▶ [TASK]: Starting with the first line and ending with the line that holds "when pushed over.", repeat the material exactly.
* START *
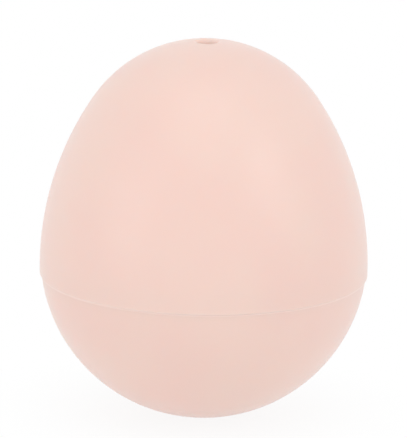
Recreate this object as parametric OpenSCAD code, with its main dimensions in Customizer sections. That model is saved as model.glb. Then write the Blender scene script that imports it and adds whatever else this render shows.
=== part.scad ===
// Wobble ball for a cat: an egg-shaped plastic shell in two halves, with a cast weight in its foot
// and a small socket in its crown for a wand. It stands on its round foot and rights itself when pushed over.

/* [Shell] */
// Width of the ball-shaped lower half
ball_d = 80; // [70:1:96]
// How far the upper half stands out past the lower one at its widest, all round
dome_proud = 0.15; // [0:0.05:0.4]
// Radius of the long curve of the flank
flank_r = 74.5; // [60:0.5:110]
// Radius of the crown
crown_r = 33.2; // [27:0.1:38]
// How far the widest part of the upper half lies below the middle of the ball
waist_drop = 2.8; // [1.5:0.1:4]
// How far the seam between the halves lies below the middle of the ball
seam_drop = 4.5; // [3.5:0.1:6]
// Wall thickness of both halves
wall = 2.4; // [2.2:0.1:2.8]

/* [Wand socket] */
// Bore of the socket in the crown
socket_d = 4.6; // [4:0.1:7]
// Depth of the socket below its rim
socket_depth = 14; // [8:1:30]
// Wall of the tube that hangs below the crown
socket_wall = 1.6; // [1.2:0.1:2.4]
// Rounding of the rim round the hole
rim_round = 1.1; // [0.3:0.1:1.3]
// How many gussets hold the tube to the crown
gusset_count = 4; // [3:1:6]
// Thickness of a gusset
gusset_t = 1.2; // [0.8:0.1:3]
// How far a gusset reaches out from the tube
gusset_reach = 8; // [4:0.5:16]

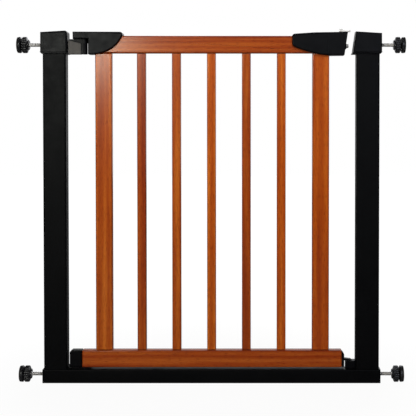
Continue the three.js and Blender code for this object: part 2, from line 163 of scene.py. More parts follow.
WOOD_TONES = [(0.24, 0.027, 0.002), (0.36, 0.057, 0.0035), (0.54, 0.132, 0.012)]
WOOD_STOPS = [0.28, 0.47, 0.68]  # where in the grain each tone lies
FIGURE_SHARE = 0.58  # what each pattern gives to the grain
RING_SHARE = 0.12
FIBRE_SHARE = 0.26
FIBRE_STRETCH = 0.05  # patterns are this much slower along the grain than across it
PORE_STRETCH = 0.09
PORE_DEPTH = 0.55
ARRIS_SHADE = 0.5  # how much painted shade darkens the rounded edges
WOOD_RELIEF = 0.00012
WOOD_SPECULAR = 0.04  # low, or the key's wide highlight washes the stain out
COOL_SHEEN = (0.8, 0.88, 1.0, 1)  # the tint of the highlights on black parts
PEEL_RELIEF = 0.00006
SPARK_RELIEF = 0.00005
STREAK_RELIEF = 0.00003
RUBBER_RELIEF = 0.00012


def scaled(colour, factor):
    return tuple(channel * factor for channel in colour)


def stained_wood(name, along_x, seed, tint):
    """Cherry-stained beech: rings and fibres along the piece, short dark pores, painted shade on the
    arrises.
    """
    material, tree, shader = new_material(name)
    turn = (0, 0, 0) if along_x else (0, math.radians(90), 0)
    offset = (seed * 1.37, seed * 0.71, seed * 0.43)
    plain = object_coords(tree, offset=offset, turn=turn)
    along = stretched(tree, plain, FIBRE_STRETCH)
    broad = noise(tree, along, 38, detail=3, distortion=0.4)
    fibres = noise(tree, along, 420, detail=4, roughness=0.65)
    rings = add_node(
        tree,
        "ShaderNodeTexWave",
        {"Vector": along, "Scale": 34, "Distortion": 5.0, "Detail": 3, "Detail Scale": 1.6},
        wave_type="RINGS",
        rings_direction="X",
    ).outputs["Fac"]
    figure = math_node(tree, "MULTIPLY", broad, FIGURE_SHARE)
    ring_part = math_node(tree, "MULTIPLY", rings, RING_SHARE)
    fibre_part = math_node(tree, "MULTIPLY", fibres, FIBRE_SHARE)
    grain = math_node(tree, "ADD", math_node(tree, "ADD", figure, ring_part), fibre_part)
    tinted = [tuple(c * t for c, t in zip(tone, tint)) for tone in WOOD_TONES]
    colour = ramp(tree, grain, list(zip(WOOD_STOPS, tinted)))
    pores = noise(tree, stretched(tree, plain, PORE_STRETCH), 900, detail=1, roughness=0.4)
    pore_mask = map_range(tree, pores, 0.57, 0.7, 0.0, PORE_DEPTH)
    colour = mix_colour(tree, pore_mask, colour, (*scaled(tinted[0], 0.5), 1))
    # painted shade: the colour darkens along the rounded edges, where the arris attribute rises
    edge = add_node(tree, "ShaderNodeAttribute", attribute_name="arris").outputs["Fac"]
    edge_shade_mask = math_node(tree, "MULTIPLY", edge, ARRIS_SHADE)
    colour = mix_colour(tree, edge_shade_mask, colour, (*scaled(tinted[0], 0.6), 1))
    tree.links.new(colour, shader.inputs["Base Color"])
    link_roughness(tree, shader, fibres, (0.36, 0.5))
    shader.inputs["Specular IOR Level"].default_value = WOOD_SPECULAR
    shader.inputs["Coat Weight"].default_value = 0.5
    shader.inputs["Coat Roughness"].default_value = 0.2
    relief = math_node(tree, "SUBTRACT", fibre_part, pore_mask)
    set_bump(tree, shader, relief, WOOD_RELIEF, 0.8)
    return material


def mottled(tree, scale, low, high):
    """A colour that wanders a little between two tones."""
    field = noise(tree, object_coords(tree), scale)
    return ramp(tree, field, [(0.3, low), (0.7, high)])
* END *
▶ [THE RESPONSE]:
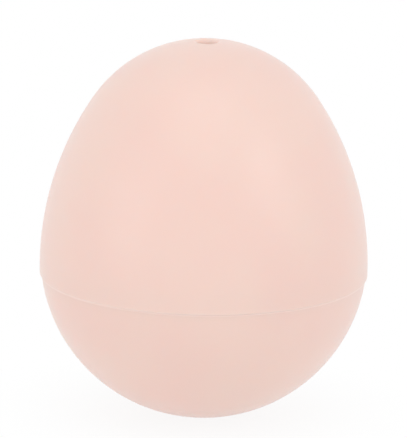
Recreate this object as parametric OpenSCAD code, with its main dimensions in Customizer sections. That model is saved as model.glb. Then write the Blender scene script that imports it and adds whatever else this render shows.
=== part.scad ===
// Wobble ball for a cat: an egg-shaped plastic shell in two halves, with a cast weight in its foot
// and a small socket in its crown for a wand. It stands on its round foot and rights itself when pushed over.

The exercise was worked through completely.